Around 1,500 Hindu refugees from Pakistan, who came to India to escape religious persecution in the Islamic nation, returned in the last 18 months after they failed to get citizenship due to strict government rules, as per reported in the Times of India. 25,000 Hindus from Pakistan are living for the last 10-15 years, awaiting to be granted citizenship in India. As per the reports, only 2,000 Pakistani Hindus have been given Indian citizenship in the last five years.
Currently, as per the rules of the Union Ministry of Home Affairs, the Pakistani passport has to be renewed along with a certificate from the Pakistani embassy as proof that the passport has been surrendered.

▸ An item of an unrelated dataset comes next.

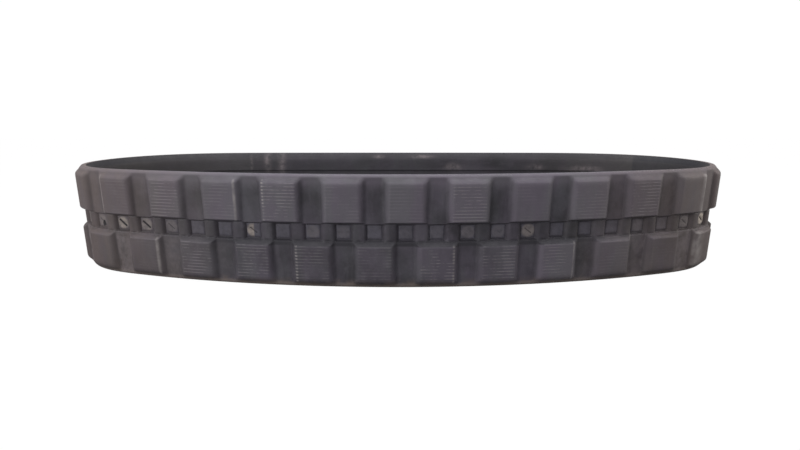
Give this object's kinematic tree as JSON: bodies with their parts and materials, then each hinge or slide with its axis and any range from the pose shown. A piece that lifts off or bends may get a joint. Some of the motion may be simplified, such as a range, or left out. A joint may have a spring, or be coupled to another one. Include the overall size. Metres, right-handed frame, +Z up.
{
  "type": "rubber track",
  "caption": "Endless rubber crawler track standing on its edge, with staggered block lugs outside, a row of drive windows along the middle, and steel cores with guide horns inside.",
  "frame": {"origin": "on the floor, under the middle of the standing loop", "axes": "+X along the long side that faces the camera in the picture, towards its right end, +Y from that side to the far side, +Z up across the belt's width"},
  "size_m": [2.1334, 0.7646, 0.32],
  "materials": {
    "tread_rubber": "dusty moulded rubber",
    "inner_rubber": "smooth moulded rubber",
    "steel_cord": "brass-coated wire cord",
    "core_steel": "forged and shot-blasted"
  },
  "bodies": {
    "root": {"tread_rubber": "tread_rubber", "inner_rubber": "inner_rubber", "upper_cord_belt": "steel_cord", "lower_cord_belt": "steel_cord", "core_01": "core_steel", "core_02": "core_steel", "core_03": "core_steel", "core_04": "core_steel", "core_05": "core_steel", "core_06": "core_steel", "core_07": "core_steel", "core_08": "core_steel", "core_09": "core_steel", "core_10": "core_steel", "core_11": "core_steel", "core_12": "core_steel", "core_13": "core_steel", "core_14": "core_steel", "core_15": "core_steel", "core_16": "core_steel", "core_17": "core_steel", "core_18": "core_steel", "core_19": "core_steel", "core_20": "core_steel", "core_21": "core_steel", "core_22": "core_steel", "core_23": "core_steel", "core_24": "core_steel", "core_25": "core_steel", "core_26": "core_steel", "core_27": "core_steel", "core_28": "core_steel", "core_29": "core_steel", "core_30": "core_steel", "core_31": "core_steel", "core_32": "core_steel", "core_33": "core_steel", "core_34": "core_steel", "core_35": "core_steel", "core_36": "core_steel", "core_37": "core_steel", "core_38": "core_steel", "core_39": "core_steel", "core_40": "core_steel", "core_41": "core_steel", "core_42": "core_steel", "core_43": "core_steel", "core_44": "core_steel", "core_45": "core_steel", "core_46": "core_steel", "core_47": "core_steel", "core_48": "core_steel", "core_49": "core_steel", "core_50": "core_steel", "core_51": "core_steel", "core_52": "core_steel", "core_53": "core_steel", "core_54": "core_steel", "core_55": "core_steel", "core_56": "core_steel"}
  },
  "joints": []
}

The entire procedure costs 8,000 to 15,000 rupees per person. As informed by the president of Simant Lok Sangathan, Hindu Singh Sodha:
If it is a family of ten, then they end up spending more than Rs1 lakh at the Pakistan High Commission to get the passports renewed. These people come to India amid great financial hardships and to cough up such a high amount of money is not feasible.
Singh added that the families returned to Pakistan because they were exhausted of the money and resources required to fulfill the legal formalities required to acquire Indian citizenship.
The Citizenship Amendment Act (CAA) which sought to ease the process of giving citizenship to the persecuted Hindu and other minorities of Pakistan, Bangladesh, and Afghanistan was passed by the Parliament of India on December 11, 2019. However, rules under the CAA are not yet framed by the government. On August 3, 2022, BJP politician and Leader of Opposition in West Bengal assembly Suvendu Adhikari informed that he has been assured by the union Home Minister Amit Shah that CAA will be implemented after the booster dose drive of COVID-19 is over. The CAA has the provision to reduce the mandatory requirement of 11 years aggregate stay in India to be eligible for citizenship to five years for the persecuted minorities from the neighboring Islamic nations.
In October 2021, the BJP-led central government opposed the petition in the Delhi High Court which sought electricity connections for 200 Pakistani Hindu migrant families, living in Adarsh Nagar of Delhi. The Pakistani Hindu refugees were termed illegal encroachers by the government in court.